start Information provided

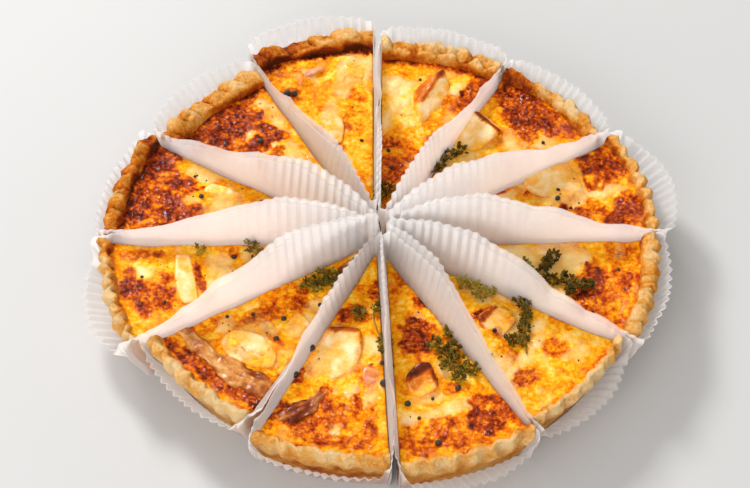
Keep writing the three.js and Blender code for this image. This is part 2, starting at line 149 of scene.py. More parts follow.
def add_node(tree, kind, settings=None, **inputs):
    """Adds a node to a tree, sets what settings names, where stops are the places and colours of a colour
    ramp, and sets or links each input by its name or, after an underscore, its number."""
    node = tree.nodes.new(kind)
    for label, value in (settings or {}).items():
        if label == "stops":
            elements = node.color_ramp.elements
            while len(elements) < len(value):
                elements.new(0.5)
            for element, (place, code) in zip(elements, value):
                element.position = place
                element.color = colour(code)
        else:
            setattr(node, label, value)
    for label, value in inputs.items():
        key = int(label[1:]) if label[0] == "_" and label[1:].isdigit() else label.replace("_", " ")
        socket = node.inputs[key]
        if isinstance(value, bpy.types.NodeSocket):
            tree.links.new(value, socket)
        else:
            socket.default_value = value
    return node


def new_material(name):
    """An empty material, its tree and the socket that its shader goes into."""
    material = bpy.data.materials.new(name)
    material.use_nodes = True
    tree = material.node_tree
    tree.nodes.clear()
    return material, tree, add_node(tree, "ShaderNodeOutputMaterial").inputs["Surface"]


def make_crust_material():
    """Baked shortcrust: dry and matt, IOR of starch about 1.5. Pale sand on the flat outside, gold to
    toffee brown where it baked harder and as painted shade in the folds, paler as painted highlight on
    the crests, in patches 9 mm wide with the 1.6 mm speckle of butter and flour."""
    material, tree, surface = new_material("baked_shortcrust")
    place = add_node(tree, "ShaderNodeTexCoord").outputs["Object"]
    # The attribute read here holds how hard the crust baked, with painted shade in its creases and cracks and
    # painted highlight on its crests.
    bake = add_node(tree, "ShaderNodeAttribute", {"attribute_name": "bake"}).outputs["Fac"]
    patches = add_node(tree, "ShaderNodeTexNoise", Vector=place, Scale=1 / 0.009, Detail=4.0, Roughness=0.6)
    meal = add_node(tree, "ShaderNodeTexNoise", Vector=place, Scale=1 / 0.0016, Detail=5.0, Roughness=0.75)
    patches, meal = patches.outputs["Fac"], meal.outputs["Fac"]
    level = add_node(tree, "ShaderNodeMath", {"operation": "MULTIPLY_ADD"}, _0=patches, _1=0.5, _2=bake)
    level = add_node(
        tree, "ShaderNodeMath", {"operation": "MULTIPLY_ADD"}, _0=meal, _1=0.86, _2=level.outputs[0]
    )
    level = add_node(tree, "ShaderNodeMath", {"operation": "SUBTRACT"}, _0=level.outputs[0], _1=0.65)
    tint = add_node(
        tree, "ShaderNodeValToRGB", {"stops": (
            (0.0, "#ffd698"), (0.15, "#fdbd68"), (0.32, "#f19e38"), (0.5, "#d66e10"), (0.7, "#a23c04"),
            (1.0, "#541e02"),
        )}, Fac=level.outputs[0],
    ).outputs["Color"]
    grain = add_node(tree, "ShaderNodeMath", {"operation": "MULTIPLY_ADD"}, _0=patches, _1=0.6, _2=meal)
    bump = add_node(tree, "ShaderNodeBump", Strength=1.0, Distance=0.0026, Height=grain.outputs[0])
    roughness = add_node(tree, "ShaderNodeMapRange", Value=patches, To_Min=0.5, To_Max=0.75)
    shader = add_node(
        tree, "ShaderNodeBsdfPrincipled", Base_Color=tint, Roughness=roughness.outputs[0], IOR=1.5,
        Normal=bump.outputs[0], Specular_IOR_Level=0.1,
    )
    tree.links.new(shader.outputs[0], surface)
    return material


def smooth_step(low, high, value):
    """From 0 at low to 1 at high without a kink."""
    share = np.clip((value - low) / (high - low), 0, 1)
    return share * share * (3 - 2 * share)


PRIMES = (73856093, 19349663, 83492791)


def lumps(points, size, seed):
    """Smooth noise from -1 to 1 over an array of points, with lumps about as wide as size. Each corner of
    a cell gets its own height, scrambled from its whole-number place."""
    cells = np.asarray(points, float) / size + 31.7 * seed
    low = np.floor(cells).astype(np.int64)
    share = cells - low
    share = share * share * (3 - 2 * share)
    total = 0.0
    for corner in itertools.product((0, 1), repeat=cells.shape[-1]):
        spot = low + corner
        mixed = sum(spot[..., i] * prime for i, prime in zip(range(len(corner)), PRIMES))
        mixed = (mixed ^ (mixed >> 13)) * 1274126177
        mixed = (mixed ^ (mixed >> 16)) & 0xFFFF
        weight = np.prod([share[..., i] if c else 1 - share[..., i] for i, c in enumerate(corner)], axis=0)
        total = total + weight * (mixed / 32767.5 - 1)
    return total


def layered(points, size, seed):
    """The same with two rounds of finer lumps on the coarse ones."""
    return sum(lumps(points, size / 2**i, seed + 7 * i) / 2**i for i in range(3))


def grid_faces(rows, columns, closed_rows=False, closed_columns=False):
    """Quads over a grid of points numbered row by row."""
    row = np.arange(rows if closed_rows else rows - 1)[:, None]
    column = np.arange(columns if closed_columns else columns - 1)[None, :]
    next_row, next_column = (row + 1) % rows, (column + 1) % columns
    corners = [row * columns + column, row * columns + next_column]
    corners += [next_row * columns + next_column, next_row * columns + column]
    return np.stack([c.ravel() for c in corners], axis=1)


def make_piece(name, points, faces, material, **attributes):
    """A mesh piece from points in the row frame, with a number at each point for each attribute."""
    mesh = bpy.data.meshes.new(name)
    mesh.from_pydata(np.asarray(points).reshape(-1, 3).tolist(), [], [list(map(int, face)) for face in faces])
    for label, values in attributes.items():
        values = np.asarray(values, np.float32).ravel()
        mesh.attributes.new(label, "FLOAT", "POINT").data.foreach_set("value", values)
    mesh.polygons.foreach_set("use_smooth", np.full(len(mesh.polygons), True))
    mesh.materials.append(material)
    mesh.update()
    piece = bpy.data.objects.new(name, mesh)
    bpy.context.scene.collection.objects.link(piece)
    return piece


def seat(piece, slot, *nodes):
    """Every piece rides on the one body, and stands for its plain solid where it has one."""
    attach(piece, "root")
    if nodes:
        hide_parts(*nodes)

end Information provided

Instruction. Extract, word for word, each line of the listing above.

Task answer.
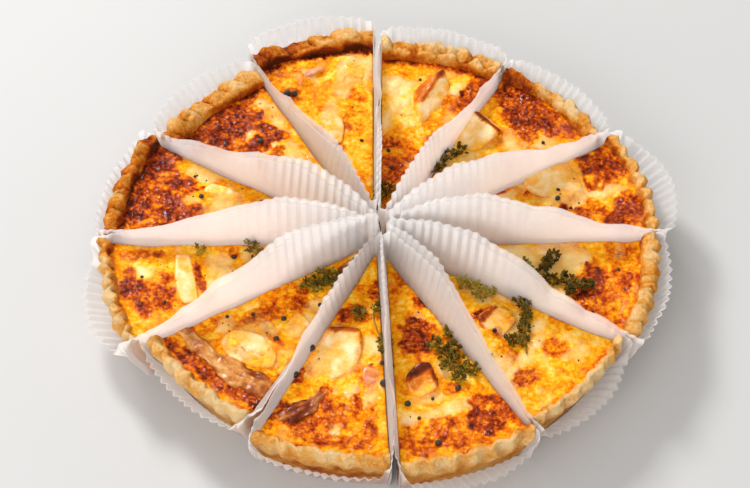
Keep writing the three.js and Blender code for this image. This is part 2, starting at line 149 of scene.py. More parts follow.
def add_node(tree, kind, settings=None, **inputs):
    """Adds a node to a tree, sets what settings names, where stops are the places and colours of a colour
    ramp, and sets or links each input by its name or, after an underscore, its number."""
    node = tree.nodes.new(kind)
    for label, value in (settings or {}).items():
        if label == "stops":
            elements = node.color_ramp.elements
            while len(elements) < len(value):
                elements.new(0.5)
            for element, (place, code) in zip(elements, value):
                element.position = place
                element.color = colour(code)
        else:
            setattr(node, label, value)
    for label, value in inputs.items():
        key = int(label[1:]) if label[0] == "_" and label[1:].isdigit() else label.replace("_", " ")
        socket = node.inputs[key]
        if isinstance(value, bpy.types.NodeSocket):
            tree.links.new(value, socket)
        else:
            socket.default_value = value
    return node


def new_material(name):
    """An empty material, its tree and the socket that its shader goes into."""
    material = bpy.data.materials.new(name)
    material.use_nodes = True
    tree = material.node_tree
    tree.nodes.clear()
    return material, tree, add_node(tree, "ShaderNodeOutputMaterial").inputs["Surface"]


def make_crust_material():
    """Baked shortcrust: dry and matt, IOR of starch about 1.5. Pale sand on the flat outside, gold to
    toffee brown where it baked harder and as painted shade in the folds, paler as painted highlight on
    the crests, in patches 9 mm wide with the 1.6 mm speckle of butter and flour."""
    material, tree, surface = new_material("baked_shortcrust")
    place = add_node(tree, "ShaderNodeTexCoord").outputs["Object"]
    # The attribute read here holds how hard the crust baked, with painted shade in its creases and cracks and
    # painted highlight on its crests.
    bake = add_node(tree, "ShaderNodeAttribute", {"attribute_name": "bake"}).outputs["Fac"]
    patches = add_node(tree, "ShaderNodeTexNoise", Vector=place, Scale=1 / 0.009, Detail=4.0, Roughness=0.6)
    meal = add_node(tree, "ShaderNodeTexNoise", Vector=place, Scale=1 / 0.0016, Detail=5.0, Roughness=0.75)
    patches, meal = patches.outputs["Fac"], meal.outputs["Fac"]
    level = add_node(tree, "ShaderNodeMath", {"operation": "MULTIPLY_ADD"}, _0=patches, _1=0.5, _2=bake)
    level = add_node(
        tree, "ShaderNodeMath", {"operation": "MULTIPLY_ADD"}, _0=meal, _1=0.86, _2=level.outputs[0]
    )
    level = add_node(tree, "ShaderNodeMath", {"operation": "SUBTRACT"}, _0=level.outputs[0], _1=0.65)
    tint = add_node(
        tree, "ShaderNodeValToRGB", {"stops": (
            (0.0, "#ffd698"), (0.15, "#fdbd68"), (0.32, "#f19e38"), (0.5, "#d66e10"), (0.7, "#a23c04"),
            (1.0, "#541e02"),
        )}, Fac=level.outputs[0],
    ).outputs["Color"]
    grain = add_node(tree, "ShaderNodeMath", {"operation": "MULTIPLY_ADD"}, _0=patches, _1=0.6, _2=meal)
    bump = add_node(tree, "ShaderNodeBump", Strength=1.0, Distance=0.0026, Height=grain.outputs[0])
    roughness = add_node(tree, "ShaderNodeMapRange", Value=patches, To_Min=0.5, To_Max=0.75)
    shader = add_node(
        tree, "ShaderNodeBsdfPrincipled", Base_Color=tint, Roughness=roughness.outputs[0], IOR=1.5,
        Normal=bump.outputs[0], Specular_IOR_Level=0.1,
    )
    tree.links.new(shader.outputs[0], surface)
    return material


def smooth_step(low, high, value):
    """From 0 at low to 1 at high without a kink."""
    share = np.clip((value - low) / (high - low), 0, 1)
    return share * share * (3 - 2 * share)


PRIMES = (73856093, 19349663, 83492791)


def lumps(points, size, seed):
    """Smooth noise from -1 to 1 over an array of points, with lumps about as wide as size. Each corner of
    a cell gets its own height, scrambled from its whole-number place."""
    cells = np.asarray(points, float) / size + 31.7 * seed
    low = np.floor(cells).astype(np.int64)
    share = cells - low
    share = share * share * (3 - 2 * share)
    total = 0.0
    for corner in itertools.product((0, 1), repeat=cells.shape[-1]):
        spot = low + corner
        mixed = sum(spot[..., i] * prime for i, prime in zip(range(len(corner)), PRIMES))
        mixed = (mixed ^ (mixed >> 13)) * 1274126177
        mixed = (mixed ^ (mixed >> 16)) & 0xFFFF
        weight = np.prod([share[..., i] if c else 1 - share[..., i] for i, c in enumerate(corner)], axis=0)
        total = total + weight * (mixed / 32767.5 - 1)
    return total


def layered(points, size, seed):
    """The same with two rounds of finer lumps on the coarse ones."""
    return sum(lumps(points, size / 2**i, seed + 7 * i) / 2**i for i in range(3))


def grid_faces(rows, columns, closed_rows=False, closed_columns=False):
    """Quads over a grid of points numbered row by row."""
    row = np.arange(rows if closed_rows else rows - 1)[:, None]
    column = np.arange(columns if closed_columns else columns - 1)[None, :]
    next_row, next_column = (row + 1) % rows, (column + 1) % columns
    corners = [row * columns + column, row * columns + next_column]
    corners += [next_row * columns + next_column, next_row * columns + column]
    return np.stack([c.ravel() for c in corners], axis=1)


def make_piece(name, points, faces, material, **attributes):
    """A mesh piece from points in the row frame, with a number at each point for each attribute."""
    mesh = bpy.data.meshes.new(name)
    mesh.from_pydata(np.asarray(points).reshape(-1, 3).tolist(), [], [list(map(int, face)) for face in faces])
    for label, values in attributes.items():
        values = np.asarray(values, np.float32).ravel()
        mesh.attributes.new(label, "FLOAT", "POINT").data.foreach_set("value", values)
    mesh.polygons.foreach_set("use_smooth", np.full(len(mesh.polygons), True))
    mesh.materials.append(material)
    mesh.update()
    piece = bpy.data.objects.new(name, mesh)
    bpy.context.scene.collection.objects.link(piece)
    return piece


def seat(piece, slot, *nodes):
    """Every piece rides on the one body, and stands for its plain solid where it has one."""
    attach(piece, "root")
    if nodes:
        hide_parts(*nodes)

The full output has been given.